## Exercise aim
Every line of the material is to be repeated exactly as it stands.

▼

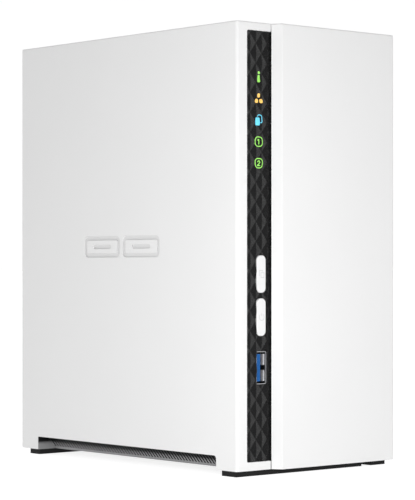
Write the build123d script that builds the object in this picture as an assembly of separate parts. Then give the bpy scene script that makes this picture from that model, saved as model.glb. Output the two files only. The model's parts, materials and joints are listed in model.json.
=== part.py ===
"""A two-bay desktop network storage box: a white tower with a black control strip.

Millimetres.  +X is right, +Y is back and +Z is up.  The origin is on the surface that the feet
stand on, under the middle of the case.
"""
from build123d import *
import math
import os

# ---------------------------------------------------------------- driving dimensions
WIDTH, DEPTH, HEIGHT = 90.2, 156.3, 188.8
WALL = 2.4                  # thickness of the two outer shells
FOOT_HEIGHT = 2.3           # the case hangs this far above the surface
FRONT_STEP = 3.8            # the front panel stands this far in front of the strip's frame
SEAM_OFFSET = 18.9          # from the left side to the seam between the shells
SEAM_GAP = 0.4
TRAVEL = 12.0               # how far the cover slides forward
CLEAR = 0.3                 # room between the cover and what it slides along

LEFT, RIGHT = -WIDTH / 2, WIDTH / 2
FRONT, REAR = -DEPTH / 2, DEPTH / 2
FRAME_FACE = FRONT + FRONT_STEP
SEAM = LEFT + SEAM_OFFSET
COVER_EDGE = SEAM + SEAM_GAP
PANEL_EDGE = COVER_EDGE + 2.75          # where the slanted wall meets the front panel
INNER_LEFT, INNER_RIGHT = LEFT + WALL, RIGHT - WALL
INNER_TOP = HEIGHT - WALL
INNER_FRONT = FRAME_FACE + WALL
LIP_BACK = INNER_FRONT - CLEAR          # back of the cover's slanted wall
FRONT_CORNER, RIGHT_CORNER, REAR_CORNER = 1.5, 2.8, 1.9
EDGE_ROUND = 0.6

# the control strip and what it carries
STRIP_LEFT = LEFT + 5.55
STRIP_RIGHT = COVER_EDGE + 0.4          # tucked behind the undercut edge of the cover
STRIP_BOTTOM, STRIP_TOP = FOOT_HEIGHT + 3.5, HEIGHT - 3.4
STRIP_FACE = FRAME_FACE + 0.6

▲

## Complete response
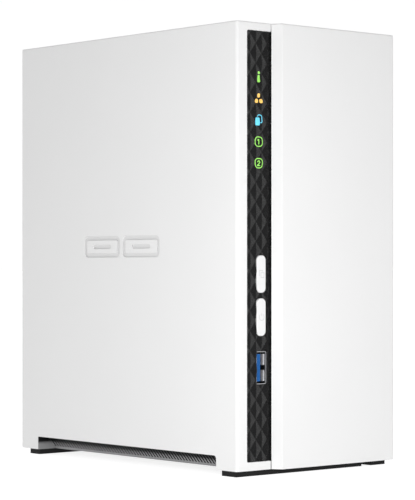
Write the build123d script that builds the object in this picture as an assembly of separate parts. Then give the bpy scene script that makes this picture from that model, saved as model.glb. Output the two files only. The model's parts, materials and joints are listed in model.json.
=== part.py ===
"""A two-bay desktop network storage box: a white tower with a black control strip.

Millimetres.  +X is right, +Y is back and +Z is up.  The origin is on the surface that the feet
stand on, under the middle of the case.
"""
from build123d import *
import math
import os

# ---------------------------------------------------------------- driving dimensions
WIDTH, DEPTH, HEIGHT = 90.2, 156.3, 188.8
WALL = 2.4                  # thickness of the two outer shells
FOOT_HEIGHT = 2.3           # the case hangs this far above the surface
FRONT_STEP = 3.8            # the front panel stands this far in front of the strip's frame
SEAM_OFFSET = 18.9          # from the left side to the seam between the shells
SEAM_GAP = 0.4
TRAVEL = 12.0               # how far the cover slides forward
CLEAR = 0.3                 # room between the cover and what it slides along

LEFT, RIGHT = -WIDTH / 2, WIDTH / 2
FRONT, REAR = -DEPTH / 2, DEPTH / 2
FRAME_FACE = FRONT + FRONT_STEP
SEAM = LEFT + SEAM_OFFSET
COVER_EDGE = SEAM + SEAM_GAP
PANEL_EDGE = COVER_EDGE + 2.75          # where the slanted wall meets the front panel
INNER_LEFT, INNER_RIGHT = LEFT + WALL, RIGHT - WALL
INNER_TOP = HEIGHT - WALL
INNER_FRONT = FRAME_FACE + WALL
LIP_BACK = INNER_FRONT - CLEAR          # back of the cover's slanted wall
FRONT_CORNER, RIGHT_CORNER, REAR_CORNER = 1.5, 2.8, 1.9
EDGE_ROUND = 0.6

# the control strip and what it carries
STRIP_LEFT = LEFT + 5.55
STRIP_RIGHT = COVER_EDGE + 0.4          # tucked behind the undercut edge of the cover
STRIP_BOTTOM, STRIP_TOP = FOOT_HEIGHT + 3.5, HEIGHT - 3.4
STRIP_FACE = FRAME_FACE + 0.6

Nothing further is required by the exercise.